Imortal

No início dos anos 80 houve em São Paulo algumas edições da Bienal Nestlé de Literatura. A primeira delas me pegou no colegial, descobrindo e me apaixonando pela literatura. Ir a esse evento seria uma experiência e tanto. E acabou sendo melhor que o esperado. Foi lá que tive a oportunidade de estar frente a frente, trocar algumas palavras e pegar o autógrafo de três monstros da literatura, dois deles especialmente importantes pra mim. Em um pôster que guardo até hoje tenho os autógrafos de Jorge Amado e de meu queridíssimo Mário Quintana. E num livro, o de Lygia Fagundes Telles.

Lembro que eu tremia quando fui falar com a Lygia. Estava ali na minha frente aquela escritora tão brilhante, tão admirada, autora dos contos mais incríveis que já tinha lido e que me marcaram para sempre. Lygia é uma mulher elegante, tinha uma mecha branca nos cabelos que era um charme só e um olhar penetrante.

Jorge Amado passou todo todo, rodeado por assessores, jornalistas, admiradores e eu fui persistente o bastante para conseguir o seu autógrafo.

Mas o encontro mais peculiar, como não poderia deixar de ser, foi com o Mário Quintana. Um amigo que havia ido comigo à Bienal foi ao banheiro e voltou dizendo: “Lu, você não vai acreditar quem estava fazendo xixi ao meu lado: Mário Quintana”. Na hora perguntei a ele onde era esse banheiro e corri para lá. Uma moça já estava ali, parada na porta. Na hora saquei que deveria ser a sobrinha do Quintana, que na época era uma espécie de assistente e acompanhante do poeta e eu já havia lido sobre ela. Indaguei se ela era a sobrinha do Quintana, o que ela confirmou, e se eu podia esperar por ele ali também. Quando ele saiu, me apresentei, beijei-o nas faces e fomos os três conversando sossegadamente até uma área onde uma equipe de reportagem de TV o aguardava. Ele foi extremamente simpático e atencioso. Foi uma alegria imensa passar aqueles minutos ao lado do poeta. O autógrafo no pôster se tornou uma prova física para a posteridade daquele encontro fugaz. Ele já com seus quase 80 anos e eu uma adolescente.

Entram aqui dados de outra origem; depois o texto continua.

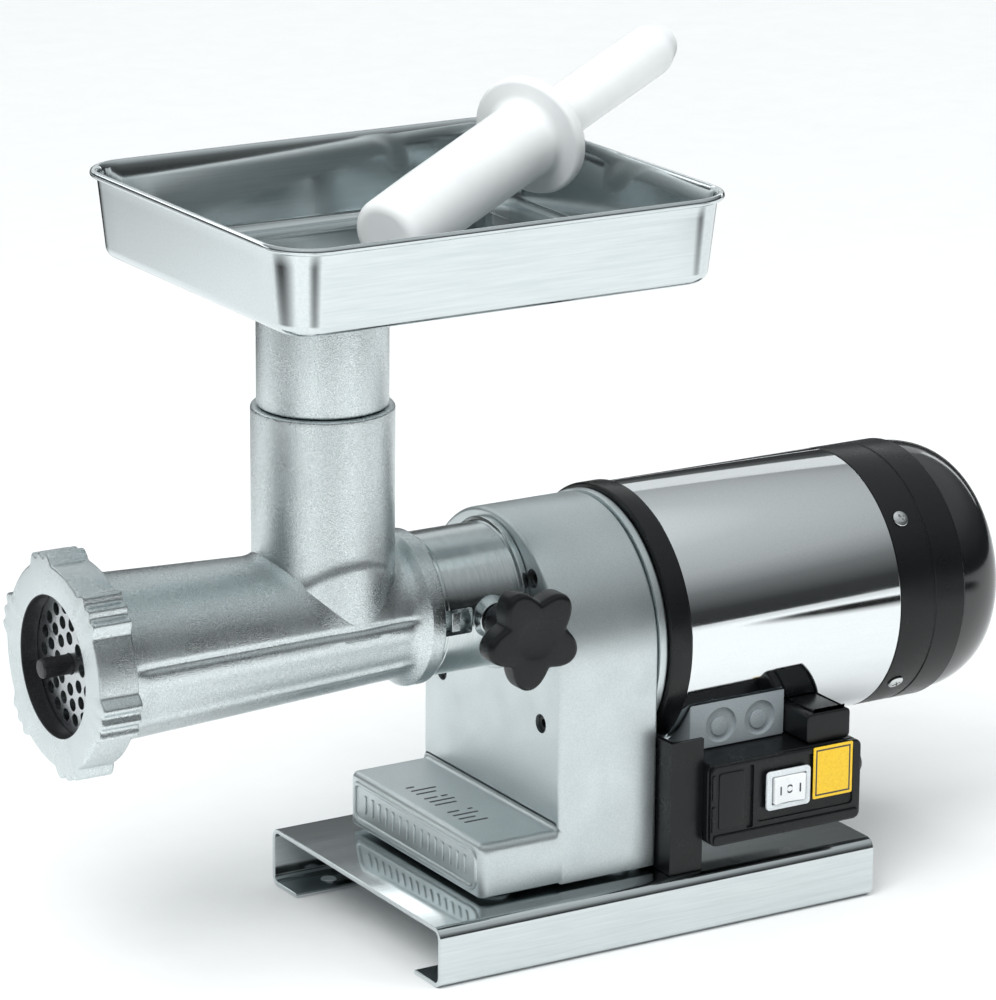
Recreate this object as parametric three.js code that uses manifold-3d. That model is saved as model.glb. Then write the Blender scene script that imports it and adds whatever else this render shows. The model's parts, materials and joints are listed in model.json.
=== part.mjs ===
// Bench-top electric meat grinder, size 22, as an assembly of separate pieces.
//
// Millimetres, +Z up. X runs along the machine from the outlet (-X) to the motor (+X), and Y = 0 is
// the middle plane. Pieces are drawn with X = 0 at the mouth of the head socket; the last lines move
// the whole assembly so that the origin is under its middle, on the surface it stands on.
import * as THREE from "three";
import { mergeVertices } from "three/addons/utils/BufferGeometryUtils.js";
import Module from "manifold-3d";

const wasm = await Module();
wasm.setup();

const gap = 0.3; // between pieces that touch
const running = 0.5; // between pieces that slide or turn past each other

// Base: a bent sheet channel with lips turned in at the bottom.
const baseFront = -31;
const baseLength = 263;
const baseWidth = 174;
const baseHeight = 32;
const baseSheet = 2.5;
const lipWidth = 26;
const bendRadius = 6;
const benchHoleRadius = 4.5;
const benchHoleInset = 26;

// Shaft heights.
const headAxisRise = 140.5; // barrel axis above the top of the base
const axisOffset = 24.5; // motor axis below the barrel axis
const headZ = baseHeight + headAxisRise;
const motorZ = headZ - axisOffset;

// Gearbox casting.
const footFront = 4.5;
const footHeight = 29;
const housingFront = 49.7;
const housingDepth = 59;
const housingRadius = 67.5;
const housingWall = 6;
const frontWall = 8;
const housingLift = 2.5; // of the casting above the base, on a pad round each bolt
const coverThickness = 5;
const coverLap = 1; // of the cover past the casting
const coverRadius = housingRadius + coverLap;
const caseScrewRadius = 3;
const caseScrewHead = 4.6;

// Gears: module and teeth of the two stages.
const stageOneModule = 1.25;
const motorPinionTeeth = 12;
const idlerGearTeeth = 40;
const stageTwoModule = 1.75;
const idlerPinionTeeth = 11;
const outputGearTeeth = 33;
const outputGearWidth = 16;
const idlerGearWidth = 9;

// Motor.
const endRingLength = 13;
const shellLength = 130;
const shellRadius = 69.5;
const endRingStep = 1.5; // of the end ring outside the shell
const endRingRadius = shellRadius + endRingStep;
const shellWall = 1.5;
const coreLength = 76;
const coreBore = 35;
const capLength = 73;
const capRadius = shellRadius;
const capSkirt = 42;
const capEndRadius = 50;
const capWall = 2.5;
const capScrewRadius = 2.6;

// Cutting end.
const plateRadius = 41;
const plateThickness = 8;
const knifeThickness = 5.7;
const knifeMargin = 4.5; // of plate left round the knife's sweep
const knifeRadius = plateRadius - knifeMargin;
const boreShoulder = 3; // step up from the bore to the knife's room
const boreFrontRadius = knifeRadius - boreShoulder;
const frontWallThickness = 5.2; // of the barrel outside the plate
const threadRadius = plateRadius + frontWallThickness;
const threadStep = 4.2; // of the threaded front above the barrel behind it
const barrelFrontRadius = threadRadius - threadStep;
const ringWall = 5.3;
const ringRadius = threadRadius + ringWall;
const ringLugHeight = 5;
const ringLugRadius = ringRadius + ringLugHeight;
const ringLugs = 6;
const ringDepth = 21;
const ringLip = 9;
const ringHold = 5.8; // width of the lip that holds the plate
const ringOpening = plateRadius - ringHold;
const plateHoleRadius = 3.3;
const pinLength = 16; // of the auger's front pin past the plate
const pinRadius = 5;
const squareHalf = 6.5; // half the width of the square that drives the knife
const ringLugPhase = -16; // degrees from the near side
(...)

Fiquei acompanhando a gravação da entrevista. Um dos principais temas da pauta, além do evento em si, era a candidatura de Quintana à Academia Brasileira de Letras. Se não me engano, ele se candidatou mais de uma vez, mas nunca foi eleito. A uma pergunta sobre sua vontade de ser eleito, ele respondeu: “já que não dá pra gente ser imorrível, quero ver se ao menos me torno imortal”. Ele não precisou do fardão para isso, sua poesia o imortalizou.

Lembrei desse encontro com a notícia de que Gilberto Gil agora é oficialmente imortal. Fiquei feliz com isso. É outro da minha academia de letras particular que está na Academia, junto com a Lygia. Eu não sou de fazer listas, aquela coisa de os 10 melhores livros que já li, mas tenho as minhas paixões. E assim como Lygia e Quintana, Gil é uma delas. Agora, adoraria ver Caetano tomando chá com Gil na Academia.